From time to time, like everybody, Metallica have goofed around with the blues, and the earlier evidence suggests that goof is just the right word. Sometime around 1990, though, when they were pushing 30, they discovered they’d taken enough lifetime licks to play the blues for real. And they did.


Load is a blues album. At least three-quarters of it. “The Outlaw Torn” is a tail-dragger. “Cure” is a butt-shaker. “Ain’t My Bitch,” “2 x 4” and “King Nothing” are pure swagger — that’s the main mood, and that’s where Metallica sound most authentic, because Metallica are swaggering bastards, in the fine musical tradition best exemplified by the late, great Chicago bluesman Howlin’ Wolf. Wolf may have complained a lot, but you never felt sorry for him. The attitude was in his voice, nasty, confident and contemptuous: sitting on top of the world.


Before Load, Metallica had edged toward Chicago with their previous studio deposit, 1991’s huge-selling “black album,” which launched the charging blues “Enter Sandman” and the evil chugger perhaps not coincidentally titled “Of Wolf and Man.” But hearing that record’s songs 90,000 times on the radio wasn’t the only thing that made it seem like a shuck, since the primary hits were the arpeggiated moaners “Nothing Else Matters” and “Unforgiven,” where not only the lyrics (who cares?) but the arrangements dripped the kind of self-pity that makes rich rock stars sound simply ridiculous.


After several years of touring and absorbing love, drugs and money, though, Hetfield and drummer Lars Ulrich had come to terms with who they were — spoiled, arrogant, Napster-busting demigods. And Load and the following year’s only somewhat less realized Re-Load swelled with this blessed acceptance, as Ulrich settled into an omnipotent backbeat that drove groove after monster groove. Nervous, insecure speed-metal youths Metallica would henceforth never be. Just some of the world’s greatest rockers, period.


 


Metallica re-pledged their love for simple rock in 1998 with Garage Inc., the latest in a series of records devoted to cover versions of crap they liked when they were kids. Unlike, say, Slayer, they frequently performed the punk and classic-rock tunes better than their authors — their take on the Misfits’ “Die, Die My Darling” is so tight that it nearly pops. These guys are extremely capable and committed performers, so when on Garage they advise, “You shouldn’t take all this very seriously, ’cause we don’t,” you can assume they’re lying.

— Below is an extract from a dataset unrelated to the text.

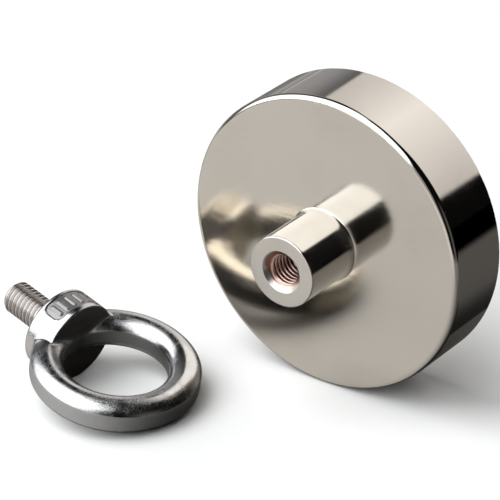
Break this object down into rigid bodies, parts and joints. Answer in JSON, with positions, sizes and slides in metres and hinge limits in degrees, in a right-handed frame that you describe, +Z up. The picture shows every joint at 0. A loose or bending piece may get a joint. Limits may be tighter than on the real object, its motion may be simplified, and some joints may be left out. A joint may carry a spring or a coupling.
{
  "type": "magnet fishing magnet",
  "caption": "Round nickel-plated pot magnet with a threaded bush on its back, and a threaded eye bolt that screws into the bush to take a rope.",
  "frame": {"origin": "centre of the bottom of the bounding box, on the ground that the pot and the eye bolt rest on", "axes": "+Z up; +Y along the pot's axis, out of the pull face; -Y out of the threaded bush; +X to the right as the bush points at the viewer, with the eye bolt lying towards -X"},
  "size_m": [0.1316, 0.0874, 0.09],
  "materials": {
    "nickel_plate": "polished nickel plate over steel",
    "bush_plate": "polished nickel plate, with the copper under-plate showing in the thread",
    "adhesive": "cured adhesive",
    "magnet_plate": "satin nickel plate over sintered magnet",
    "epoxy": "dark potting epoxy",
    "stainless": "polished stainless steel forging"
  },
  "bodies": {
    "magnet": {"steel_pot": "nickel_plate", "threaded_bush": "bush_plate", "adhesive_film": "adhesive", "magnet_disc": "magnet_plate", "resin_ring": "epoxy"},
    "bolt": {"eye_bolt": "stainless"}
  },
  "joints": [
    {"name": "eye_bolt_offer_up", "type": "hinge", "parent": "magnet", "child": "bolt", "pos_m": [-0.02066, -0.05947, 0.02847], "axis": [0.2694, -0.4903, -0.8288], "range_deg": [0, 97.87]}
  ]
}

Even S&M, their “symphony & Metallica” orgy from 1999, doesn’t come off predictable, pretentious or vainglorious so much as gratuitous — in the good sense (as if they thought it would be fun and some of their audience would like it) and in the bad sense (in that, on CD and video at least, the orchestra adds nothing to the songs’ power and definitely subtracts from their flexibility). You probably had to be there. Simultaneously a mainstream moment and a minor throwback to the control era, it’s a non-embarrassment.


Onward. Jason Newsted, who had been Metallica’s bassist since the accidental touring-vehicle death of Cliff Burton in 1986, departed the band in 2001 to eventually join three others — Ozzy Osbourne, Voivod and Echobrain. (He remains only in Voivod.) Newsted acted none too disappointed about the split, possibly because, if Metallica recordings are any indication, when push came to shove during the mixing process, the bass-guitar levels were the ones consistently pushed and shoved in a downward direction.

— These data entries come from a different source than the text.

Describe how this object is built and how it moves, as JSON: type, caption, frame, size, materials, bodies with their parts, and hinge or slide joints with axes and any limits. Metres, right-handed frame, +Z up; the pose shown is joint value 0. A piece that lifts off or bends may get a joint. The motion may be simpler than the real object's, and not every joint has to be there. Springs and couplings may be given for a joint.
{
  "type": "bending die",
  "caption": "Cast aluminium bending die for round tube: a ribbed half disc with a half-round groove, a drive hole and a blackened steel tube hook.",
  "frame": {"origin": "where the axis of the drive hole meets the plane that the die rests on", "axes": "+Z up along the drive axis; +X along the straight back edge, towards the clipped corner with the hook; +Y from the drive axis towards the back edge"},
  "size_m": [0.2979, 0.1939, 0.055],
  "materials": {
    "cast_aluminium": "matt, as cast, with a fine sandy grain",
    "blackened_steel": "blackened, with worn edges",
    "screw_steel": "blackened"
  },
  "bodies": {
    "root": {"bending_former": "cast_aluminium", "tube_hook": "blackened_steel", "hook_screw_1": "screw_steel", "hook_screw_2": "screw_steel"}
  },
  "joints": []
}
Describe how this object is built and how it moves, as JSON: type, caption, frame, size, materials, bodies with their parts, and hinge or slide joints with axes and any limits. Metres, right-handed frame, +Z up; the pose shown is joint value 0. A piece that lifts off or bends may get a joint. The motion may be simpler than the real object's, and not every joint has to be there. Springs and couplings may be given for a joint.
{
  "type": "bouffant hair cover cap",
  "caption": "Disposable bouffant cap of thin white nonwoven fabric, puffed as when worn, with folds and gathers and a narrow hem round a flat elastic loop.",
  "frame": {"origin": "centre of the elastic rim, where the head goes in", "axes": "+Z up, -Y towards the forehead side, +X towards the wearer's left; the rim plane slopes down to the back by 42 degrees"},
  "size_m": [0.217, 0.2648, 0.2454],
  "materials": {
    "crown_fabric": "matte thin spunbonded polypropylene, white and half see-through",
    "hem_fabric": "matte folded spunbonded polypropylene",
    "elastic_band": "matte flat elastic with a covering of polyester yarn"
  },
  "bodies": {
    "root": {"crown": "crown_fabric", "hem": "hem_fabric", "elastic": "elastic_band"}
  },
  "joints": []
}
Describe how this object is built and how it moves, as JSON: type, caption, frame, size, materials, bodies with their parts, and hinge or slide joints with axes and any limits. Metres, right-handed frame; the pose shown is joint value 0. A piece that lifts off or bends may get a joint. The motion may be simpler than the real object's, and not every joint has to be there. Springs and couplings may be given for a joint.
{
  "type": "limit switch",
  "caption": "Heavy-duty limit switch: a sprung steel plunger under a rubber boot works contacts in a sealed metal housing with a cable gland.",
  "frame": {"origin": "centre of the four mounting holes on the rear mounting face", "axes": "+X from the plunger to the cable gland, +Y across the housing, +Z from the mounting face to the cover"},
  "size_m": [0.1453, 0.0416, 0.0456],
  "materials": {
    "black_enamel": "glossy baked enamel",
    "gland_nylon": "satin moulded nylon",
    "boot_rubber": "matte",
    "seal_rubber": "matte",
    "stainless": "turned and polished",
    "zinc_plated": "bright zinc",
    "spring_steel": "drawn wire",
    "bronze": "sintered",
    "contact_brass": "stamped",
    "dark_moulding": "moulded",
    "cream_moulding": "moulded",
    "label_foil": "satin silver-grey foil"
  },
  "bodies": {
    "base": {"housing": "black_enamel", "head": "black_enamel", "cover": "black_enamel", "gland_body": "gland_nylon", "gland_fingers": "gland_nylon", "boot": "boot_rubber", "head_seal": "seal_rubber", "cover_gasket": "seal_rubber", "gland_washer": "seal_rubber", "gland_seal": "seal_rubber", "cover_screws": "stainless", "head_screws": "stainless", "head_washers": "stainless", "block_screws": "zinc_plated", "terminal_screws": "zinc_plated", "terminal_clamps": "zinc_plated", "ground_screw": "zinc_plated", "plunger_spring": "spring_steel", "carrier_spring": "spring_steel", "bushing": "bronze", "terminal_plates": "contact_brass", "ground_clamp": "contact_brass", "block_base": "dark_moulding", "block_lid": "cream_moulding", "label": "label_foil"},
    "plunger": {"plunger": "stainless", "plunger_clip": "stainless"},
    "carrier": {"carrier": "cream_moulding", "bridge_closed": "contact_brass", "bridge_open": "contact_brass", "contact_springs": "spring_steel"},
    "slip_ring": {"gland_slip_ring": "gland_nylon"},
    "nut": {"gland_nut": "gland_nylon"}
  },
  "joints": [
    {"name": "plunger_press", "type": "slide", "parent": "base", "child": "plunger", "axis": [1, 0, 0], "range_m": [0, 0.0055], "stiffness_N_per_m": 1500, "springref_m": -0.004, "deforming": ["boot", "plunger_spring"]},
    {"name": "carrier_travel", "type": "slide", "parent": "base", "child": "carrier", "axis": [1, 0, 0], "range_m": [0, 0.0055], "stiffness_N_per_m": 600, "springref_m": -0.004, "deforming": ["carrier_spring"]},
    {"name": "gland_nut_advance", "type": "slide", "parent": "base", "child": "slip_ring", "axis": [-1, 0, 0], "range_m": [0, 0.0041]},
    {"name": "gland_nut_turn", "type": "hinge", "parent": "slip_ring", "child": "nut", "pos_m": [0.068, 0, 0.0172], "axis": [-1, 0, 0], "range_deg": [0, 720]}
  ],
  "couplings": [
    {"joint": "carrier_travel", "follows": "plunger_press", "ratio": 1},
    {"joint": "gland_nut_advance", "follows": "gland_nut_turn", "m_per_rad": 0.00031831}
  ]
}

The vacancy meant two main things to Metallica. The first was that they had to record 2003’s St. Anger with producer Bob Rock playing bass. This proved to be no problem for Hetfield and Ulrich, as the album’s concept was simplicity and directness, though it must have peeved lead guitarist Kirk Hammett, who was left with no solos. Weeping along were the last of the die-hard speed-metal fans, for whom substantial measures of virtuosic twiddling were essential to the Metallica recipe.


Musicians must frequently wish that people would erase their damn memories before dipping into a new album. If such were the case, St. Anger would have been immediately acclaimed as a great modern statement. The songwriting, backdropped by Hetfield’s rehab, is steel-edged, anchored by punishing epics such as “All Within My Hands” and the title cut. (Only Hetfield can sing a line like “God it seems like it only rains on me” and sound like he’s bragging.) And the thing’s worth hearing just for Ulrich’s drum sound, a digital-trash-can tour de force that clobbers all comers.


As it is, though, the fans have warmed very slowly to St. Anger. And to make matters worse, the disc just copped a Grammy for best metal performance, signaling possibly the only instance where a Grammy win will affect sales adversely. Not that the voters actually listened to the fucker, but they’ve been climbing all over each other to sew up the wound since dissing Metallica in favor of Jethro Tull’s Elizabethan lutes in the hard-rock/metal category back in 1989.


The other main fallout from Newsted’s departure has been the need to buy a new bassist. You’d expect that Metallica would not get stuck with a stiff, and they did not: They stole Robert Trujillo from (small world) the axis of Ozzy and Zakk Wylde, who stole him from Alice in Chains’ Jerry Cantrell, and the thefts go all the way back to Suicidal Tendencies. Robert Trujillo is an absolute beast on bass, a man who can add real feel and gnarl to Metallica’s low end, as the live-in-the-studio DVD included in St. Anger attests. And that’s maybe the biggest change since Dave Mustaine got kicked out back in 1983. Which makes things kind of exciting, actually.


Metallica began as a Los Angeles band. For the hundredth time, welcome them home.


Metallica play the Forum on Friday and Saturday, March 5 and 6.